Politics is the exercise of power.
Politics is essential to our species, and all of the hominids; chimpanzees do it, bonobos do it, even gorillas do it. The politics of our genetic cousins is more immediate but still nuanced. Much derives from pure physical strength – our equivalent to military force – but the rest arises from social relations. In this, they, like us, use communication to best advantage.
Before the advent of telegraphy, power and communication flowed in seamless union, each reinforcing the other. The Rise of the Network has been the great Fall away from singularity. New strategies are required if any power wishes to remain coherent unto itself, but no strategy will allow power to successfully deny its connectedness.
We have no maps for these territories.
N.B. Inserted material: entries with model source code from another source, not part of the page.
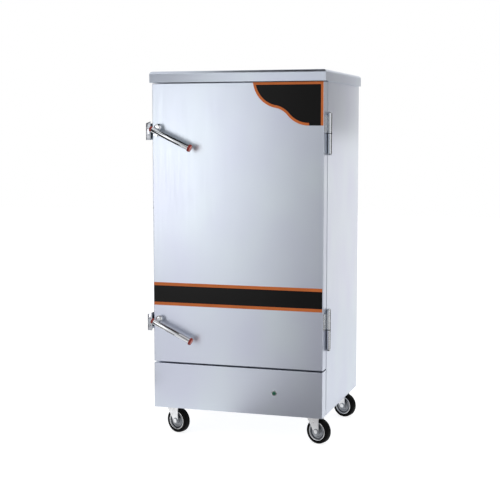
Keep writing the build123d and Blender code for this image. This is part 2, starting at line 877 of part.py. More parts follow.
def caster_bolts():
    low = base_bottom - plate_thickness
    bolts = []
    for name, x, y in caster_places():
        for u, v in bolt_places():
            bolt = rod_z(x + u, y + v, (low, base_bottom), bolt_radius)
            bolts.append(bolt + rod_z(x + u, y + v, (low - bolt_head_length, low), bolt_head_radius))
    return bolts


def caster_fork():
    """The crown under the swivel race, two cheeks that lean to the axle, and the axle."""
    race = rod_z(0, 0, (crown_top, base_bottom - plate_thickness - part_gap), race_radius)
    lead = math.atan2(crown_top - wheel_radius, -fork_lead - caster_trail)
    away = math.hypot(crown_top - wheel_radius, fork_lead + caster_trail)
    turn = lead + math.acos(fork_end_radius / away)
    touch = (caster_trail + fork_end_radius * math.cos(turn), wheel_radius + fork_end_radius * math.sin(turn))
    rear = caster_trail + fork_end_radius
    side = Polygon((-fork_lead, crown_top), (rear, crown_top), (rear, wheel_radius), touch, align=None)
    side += Pos(caster_trail, wheel_radius) * Circle(fork_end_radius)
    outer = Rot(90, 0, 0) * extrude(side, fork_half, both=True)
    inner_half = fork_half - fork_sheet
    reach = caster_trail + wheel_radius
    fork = outer - span((-reach, reach), (-inner_half, inner_half), (0, crown_bottom))
    fork += race + rod_z(0, 0, (crown_bottom, crown_top), crown_radius)
    fork -= rod_y(caster_trail, (-reach, reach), wheel_radius, axle_radius)
    fork -= rod_z(0, 0, (crown_bottom - 1, base_bottom), kingpin_radius + running_gap)
    axle = rod_y(caster_trail, (-fork_half, fork_half), wheel_radius, axle_radius)
    for sign in (-1, 1):
        head = sorted((sign * fork_half, sign * (fork_half + axle_head_length)))
        axle += rod_y(caster_trail, head, wheel_radius, axle_head_radius)
    return [fork, axle]


def caster_rim():
    """A pressed wheel centre: hub, web and the well that the tyre sits in."""
    def disc(radius, width):
        return rod_y(caster_trail, (-width / 2, width / 2), wheel_radius, radius)
    rim = disc(tyre_inner_radius, rim_width) - disc(rim_well_radius, rim_width + 1)
    rim += disc(rim_well_radius, web_thickness) + disc(hub_radius, hub_width)
    return rim - disc(axle_radius + running_gap, hub_width + 1)


def caster_tyre():
    tyre = rod_y(caster_trail, (-tyre_width / 2, tyre_width / 2), wheel_radius, wheel_radius)
    tyre = fillet(tyre.edges().filter_by(GeomType.CIRCLE), tyre_round)
    return tyre - rod_y(caster_trail, (-tyre_width, tyre_width), wheel_radius, tyre_inner_radius)


# Screws

def screw():
    """A pan head and its shank, along Y with the head to the front."""
    head = rod_y(0, (-screw_head_length, 0), 0, screw_head_radius)
    head = fillet(edges_at(head, Axis.Y, -screw_head_length), screw_head_length / 2)
    return head + rod_y(0, (0, sheet), 0, screw_radius)


def casing_screws():
    """Screws on the strikes' lips and down the back panel's sides."""
    screws = [Pos(lip_x, lip_back - strike_sheet, z) * screw() for z in lip_screw_heights()]
    return screws + [Pos(x, back, z) * Rot(0, 0, 180) * screw() for x, z in back_screw_places()]


# Places that the pieces share
vent_height = chamber_roof - vent_drop
mouth_x = (-half_width + frame_bar_side, half_width - frame_bar_side)
mouth_z = (panel_top + frame_bar_bottom, cap_bottom - frame_bar_top)
liner_outer = ((-chamber_half - sheet, chamber_half + sheet), (frame_back, chamber_back + sheet),
               (chamber_floor - sheet, chamber_roof + sheet))
runner_front = frame_back + runner_inset
floor_opening_x = (-tank_half + floor_opening_margin, tank_half - floor_opening_margin)
floor_opening_y = (tank_front + floor_opening_margin, tank_back - floor_opening_margin)
element_z = tank_bottom + element_height
supply_height = tank_top - supply_drop
supply_z = (supply_height - valve_block / 2, supply_height + valve_block / 2)
float_pivot_y = tank_back - sheet - valve_block / 2
drain_height = tank_bottom + drain_rise
drain_body_y = (back + drain_body_gap, back + drain_body_gap + drain_body_length)
drain_stem_y = back + drain_body_gap + drain_body_length / 2
drain_stem_top = drain_height + drain_body_radius + drain_stem_height
gland_height = skirt + gland_rise
gland_cable_radius = gland_bore - sheet
box_x = (box_side, box_side + box_width)
box_y = (frame_back + box_set_back, frame_back + box_set_back + box_depth)
band_half = half_width - face_edge_radius
hub_front = latch_stand_off - latch_tube_radius
lip_x = -half_width - (strike_reach + strike_side_gap) / 2
lip_back = -latch_stud_flange - part_gap - tongue_thickness - strike_lock_gap
crown_top = base_bottom - plate_thickness - part_gap - race_height
crown_bottom = crown_top - crown_sheet
fork_half = hub_width / 2 + fork_cheek_gap + fork_sheet

pieces = {
    "top_cap": top_cap(),
    "side_panel_left": side_panel(-1),
    "side_panel_right": side_panel(1),
    "back_panel": back_panel(),
    "front_frame": front_frame(),
    "base_pan": base_pan(),
    "lower_front_panel": lower_front_panel(),
    "panel_brackets": panel_brackets(),
    "insulation": insulation(),
    "chamber_liner": chamber_liner(),
    "tray_uprights": tray_uprights(),
    "tray_runners": tray_runners(),
    "steam_baffle": steam_baffle(),
    "water_tank": water_tank(),
    "heating_elements": heating_elements(),
    "water_inlet": water_inlet(),
    "float_valve": float_valve(),
    "float_arm": float_arm(),
    "drain_valve": drain_valve(),
    "drain_lever": drain_lever(),
    "vent_pipe": vent_pipe(),
    "cable_gland": cable_gland(),
    "electrical_box": electrical_box(),
    "switchgear": switchgear(),
    "indicator_bezel": indicator_bezel(),
    "indicator_lens": indicator_lens(),
    "door_shell": door_shell(),
    "door_liner": door_liner(),
    "door_foam": door_foam(),
    "door_gasket": door_gasket(),
    "stripe_band": stripe_band(),
    "stripe_trim": stripe_trim(),
    "badge_panel": badge_panel(),
    "badge_trim": badge_trim(),
    "hinge_door_leaves": hinge_door_leaves(),
    "hinge_body_leaves": hinge_body_leaves(),
    "hinge_pins": hinge_pins(),
    "latch_studs": latch_studs(),
    "strikes": strikes(),
    "casing_screws": casing_screws(),
    "caster_plates": caster_plates(),
    "caster_bolts": caster_bolts(),
}
for name, height in (("upper", latch_upper_height), ("lower", latch_lower_height)):
    pieces[f"latch_hub_{name}"] = latch_hub(height)
    pieces[f"latch_tube_{name}"] = latch_tube(height)
    pieces[f"latch_caps_{name}"] = latch_caps(height)
for name, x, y in caster_places():
    pieces[f"fork_{name}"] = [at_caster(x, y) * solid for solid in caster_fork()]
    pieces[f"rim_{name}"] = at_caster(x, y) * caster_rim()
    pieces[f"tyre_{name}"] = at_caster(x, y) * caster_tyre()

os.makedirs("parts", exist_ok=True)
for name, shape in pieces.items():
    solids = shape if isinstance(shape, list) else [shape]
    whole = Compound(children=[Pos(0, -middle_depth, 0) * solid for solid in solids])
    export_step(whole, f"parts/{name}.step")
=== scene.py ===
"""Looks of a free-standing electric steaming cabinet on casters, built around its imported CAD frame.

Everything is in metres, in the frame's own axes: X to the right, Y to the back, Z up from the floor.
"""

import json
import math

import bmesh
import bpy
from bpy.props import FloatProperty, FloatVectorProperty, PointerProperty
from mathutils import Matrix, Vector

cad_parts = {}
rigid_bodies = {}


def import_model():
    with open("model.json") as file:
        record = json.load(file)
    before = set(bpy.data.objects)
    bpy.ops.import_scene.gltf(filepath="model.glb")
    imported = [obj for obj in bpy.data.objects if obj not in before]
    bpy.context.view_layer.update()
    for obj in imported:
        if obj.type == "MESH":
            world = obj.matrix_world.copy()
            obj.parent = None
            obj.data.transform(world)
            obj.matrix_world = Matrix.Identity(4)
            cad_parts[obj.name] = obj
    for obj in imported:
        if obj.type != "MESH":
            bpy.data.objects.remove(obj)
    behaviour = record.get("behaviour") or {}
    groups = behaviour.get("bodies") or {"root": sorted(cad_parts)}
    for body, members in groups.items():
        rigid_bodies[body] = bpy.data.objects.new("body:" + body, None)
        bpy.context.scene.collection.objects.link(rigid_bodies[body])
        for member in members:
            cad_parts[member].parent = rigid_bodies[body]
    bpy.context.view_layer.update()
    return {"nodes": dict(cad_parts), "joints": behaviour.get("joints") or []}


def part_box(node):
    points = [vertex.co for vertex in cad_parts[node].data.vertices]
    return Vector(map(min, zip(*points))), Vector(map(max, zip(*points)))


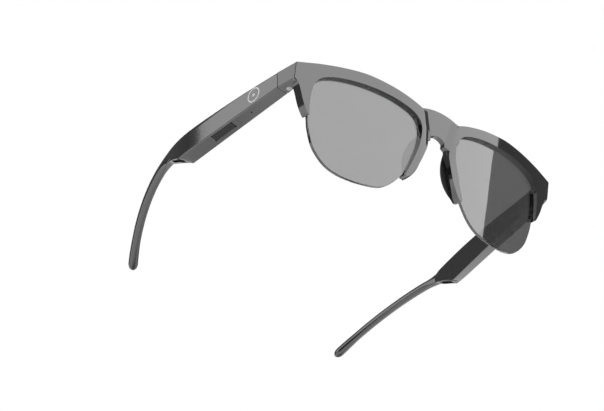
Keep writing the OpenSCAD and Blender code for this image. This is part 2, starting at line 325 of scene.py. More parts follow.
def settle(obj: bpy.types.Object) -> None:
    """Turns an object's modifiers into its plain mesh."""
    bpy.context.view_layer.update()
    graph = bpy.context.evaluated_depsgraph_get()
    made = bpy.data.meshes.new_from_object(obj.evaluated_get(graph), depsgraph=graph)
    obj.modifiers.clear()
    old, obj.data = obj.data, made
    made.name = obj.name
    bpy.data.meshes.remove(old)


def cut_with(obj: bpy.types.Object, cutters: Sequence[bmesh.types.BMesh]) -> None:
    """Takes closed cutters, in metres, out of an object."""
    for cutter in cutters:
        tool = finish_mesh("cutter", [cutter])
        mod = obj.modifiers.new("cut", "BOOLEAN")
        mod.operation, mod.object, mod.solver = "DIFFERENCE", tool, "EXACT"
        settle(obj)
        hold = tool.data
        bpy.data.objects.remove(tool)
        bpy.data.meshes.remove(hold)


def smooth(obj: bpy.types.Object, angle: float = 38.0) -> None:
    """Smooth shading with edges over the angle kept sharp, flat faces kept flat."""
    mesh = obj.data
    mesh.polygons.foreach_set("use_smooth", np.ones(len(mesh.polygons), bool))
    mesh.set_sharp_from_angle(angle=math.radians(angle))
    mod = obj.modifiers.new("even_shading", "WEIGHTED_NORMAL")
    mod.keep_sharp = True
    mod.weight = 70
    settle(obj)


# ---------------------------------------------------------------- shader groups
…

They are truly terra nullius. We know power has failed – or rather, failed to adapt – and we have yet to find the light switch. The opportunity presented has produced a kind of Cambrian Explosion of different forms of power, some impossibly bizarre, others needlessly complex, a few seeming archetypal in their perfection and elegance.
The essays collected in this volume represent an attempt to apprehend and articulate the forms of power within the connected era. I came to this research from earlier work in the studies of communities and the sharing of media; by the middle 2000s it had become clear that not just the distribution of media but the distribution of power itself had begun to decisively shift. As I looked deeper, I began to understand that ‘hyperconnectivity’ created a platform for the vast transformations in culture appearing with both greater frequency and piquancy.